Example 2, yet another industry: drug maker invents a new drug. They test it on 3 people, all seem to feel like their arthritis is better. Good test? Of course not. Need a big sample size, double blind testing, and careful statistical analysis to sort out placebo effect, and to attempt to quantify the effectiveness AND safety (side effects).
Example 3: You buy a Chrysler, live in Phoenix. Drive for 1 year, it sucks, poor reliability, overheats monthly, you sell it and buy another very similar Chrysler, drive for 1 year, it also irritates you due to reliability problems, overheating, now what. Insist on driving 28 more Chryslers before making up your mind to buy a Toyota for Phoenix driving? This could be a tire example...tires wear out faster than you care for, you try 29 more pairs on the front wheel drive car to make sure you weren't duped out of a great tire design by a statistically insignificant manufacturing flaw in first place.
Example 4: A tool bit is only lasting through 30 machined parts before it breaks (let's assume it's a new part design). You install another bit. It goes 35 parts, breaks. Do I test 28 more of these if 30-35 parts isn't adequate or reasonable? No, I got to a tougher and/or stronger tool bit, depending on failure mechanism. I ran the tool to it's limits... must I run 28 more also?
The BF reader will have to decide for themselves what constitutes reasonable testing, as always. And, as always, YOMV.

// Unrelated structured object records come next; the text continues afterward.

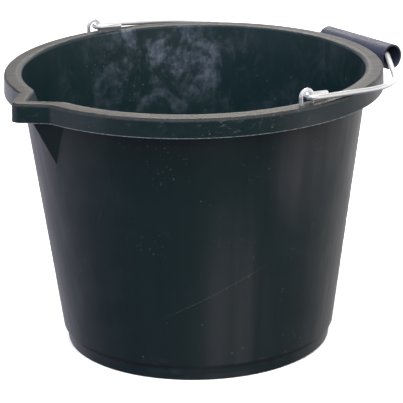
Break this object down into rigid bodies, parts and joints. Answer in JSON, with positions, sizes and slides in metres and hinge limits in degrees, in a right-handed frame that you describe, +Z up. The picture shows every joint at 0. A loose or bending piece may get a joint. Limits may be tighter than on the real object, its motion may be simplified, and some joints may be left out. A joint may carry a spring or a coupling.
{
  "type": "builder's bucket",
  "caption": "Black plastic builder's bucket with a pouring spout, a wide turned-down rim, a foot step, and a wire bail with a tube grip held by wire staples.",
  "frame": {"origin": "centre of the foot ring, on the floor the bucket stands on", "axes": "+Z up along the bucket's axis; +Y along the bail's pivot axis, towards the rear staple; the spout points to -X and the bail lies on the +X side"},
  "size_m": [0.3876, 0.336, 0.2641],
  "materials": {
    "black_polyethylene": "satin, moulded, scuffed",
    "zinc_wire": "bright zinc-coated",
    "grip_plastic": "satin"
  },
  "bodies": {
    "bucket": {"bucket": "black_polyethylene", "front_staple": "zinc_wire", "rear_staple": "zinc_wire"},
    "bail": {"bail": "zinc_wire"},
    "grip": {"grip": "grip_plastic"}
  },
  "joints": [
    {"name": "bail_swing", "type": "hinge", "parent": "bucket", "child": "bail", "pos_m": [0, 0, 0.2564], "axis": [0, -1, 0], "range_deg": [0, 180.9]},
    {"name": "grip_turn", "type": "hinge", "parent": "bail", "child": "grip", "pos_m": [0.18833, -0.0035, 0.23704], "axis": [0, 1, 0], "continuous": true}
  ]
}
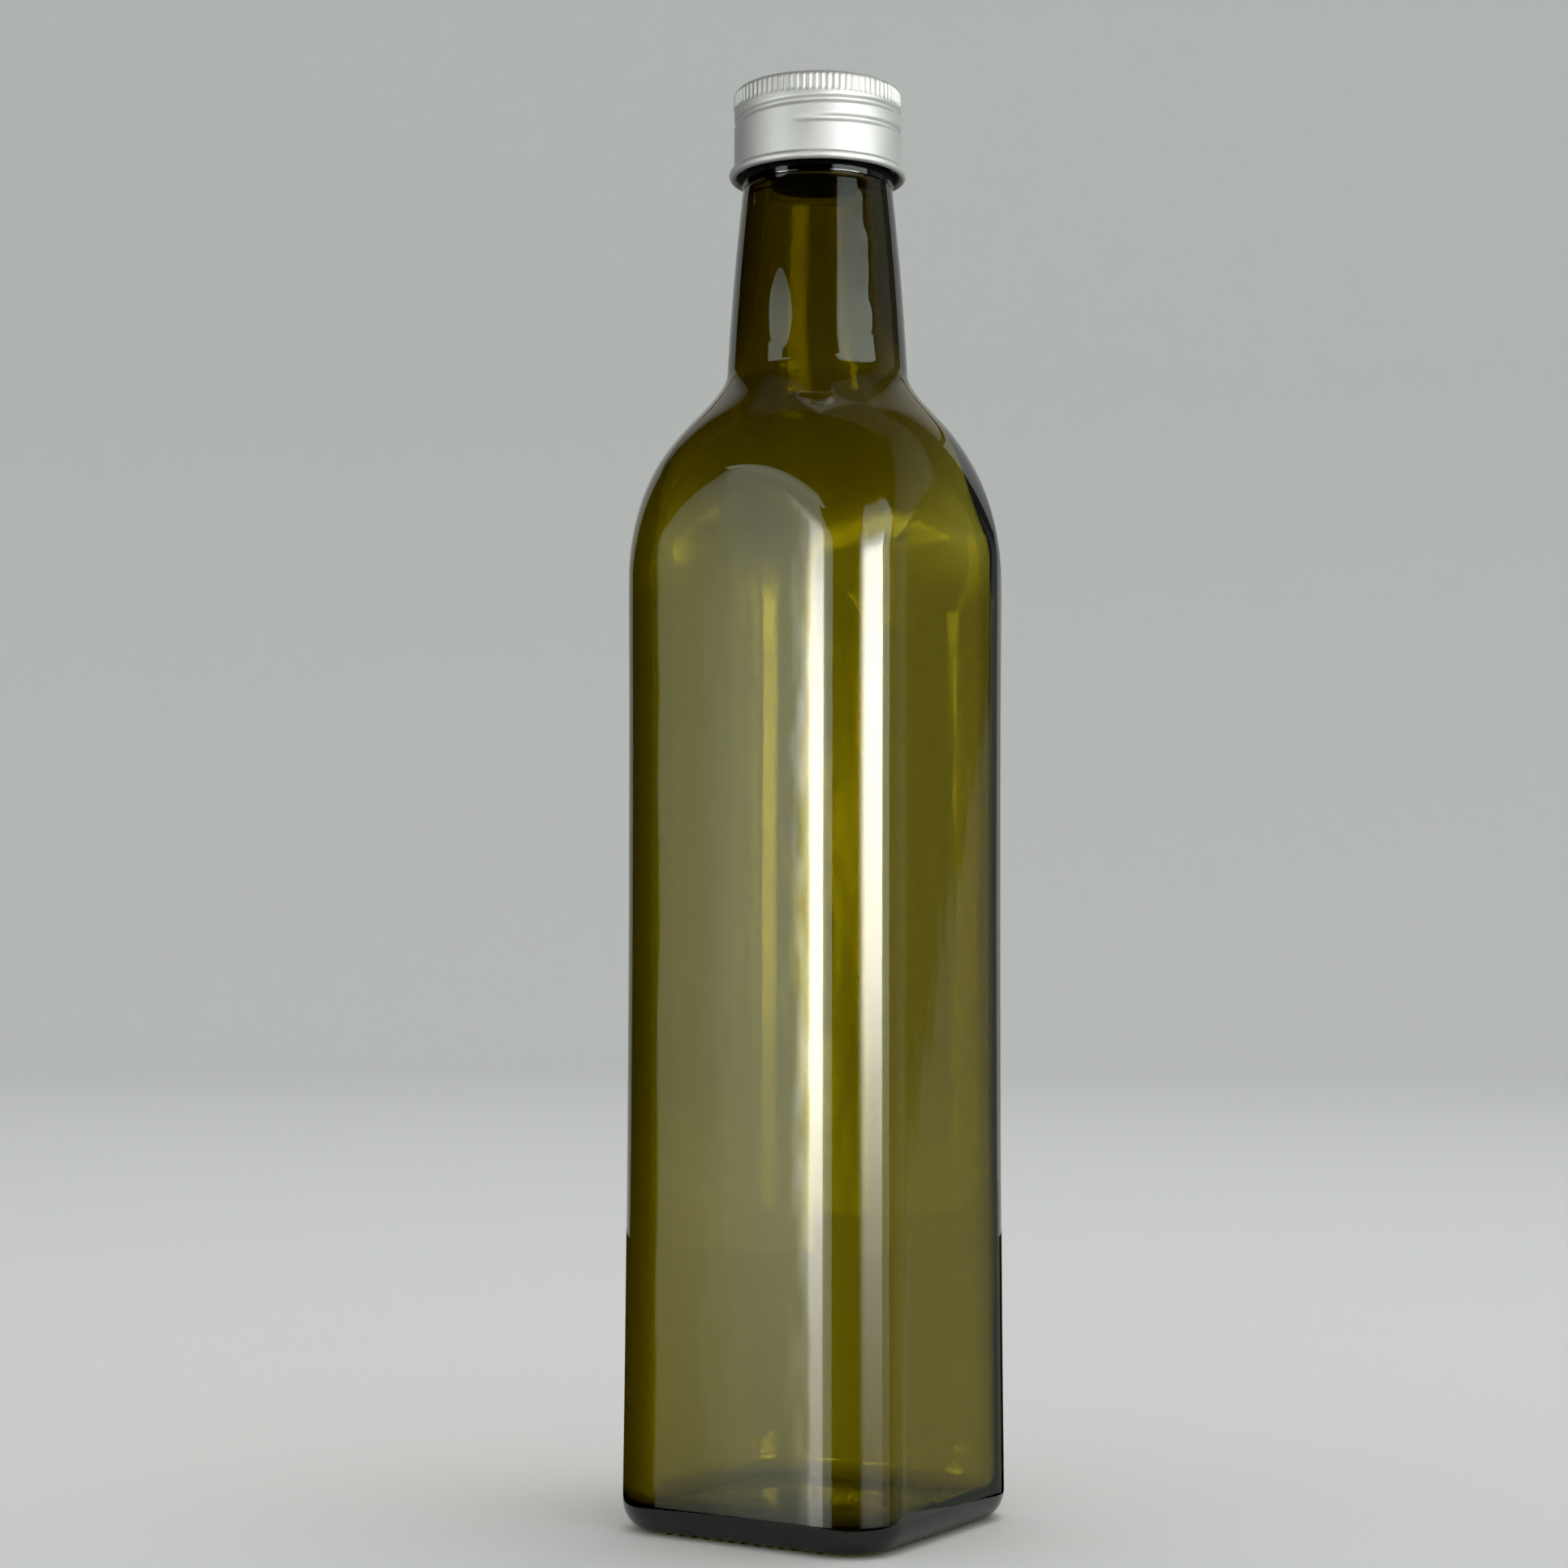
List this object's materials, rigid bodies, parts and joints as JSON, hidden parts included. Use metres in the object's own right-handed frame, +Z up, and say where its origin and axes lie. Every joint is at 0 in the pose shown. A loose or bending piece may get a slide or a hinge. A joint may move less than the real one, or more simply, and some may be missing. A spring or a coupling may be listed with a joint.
{
  "type": "square glass oil bottle",
  "caption": "Empty tall square bottle of dark olive glass with a domed shoulder, a tapered round neck and a satin aluminium screw cap.",
  "frame": {"origin": "centre of the base, on the plane that the bottle stands on", "axes": "+Z up along the bottle's axis; the four flat sides face +X, -X, +Y and -Y"},
  "size_m": [0.0572, 0.0572, 0.2681],
  "materials": {
    "olive_glass": "clear dark olive glass, glossy",
    "satin_aluminium": "satin, pressed and knurled"
  },
  "bodies": {
    "root": {"bottle": "olive_glass", "cap": "satin_aluminium"}
  },
  "joints": []
}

I'll quote myself from another thread, for revmic and others with a statistical significance oriented bent, and/or a bent towards criticism of a person who offers their views, test results on these forums:
Bluntly: if you can do a better job of testing and reporting your findings on any knife, please do so, and post your results here for others to review.
Goose <==> Gander, and so forth.
I'm done. Type away, anyone/everyone... I won't be back to comment on statistical significance.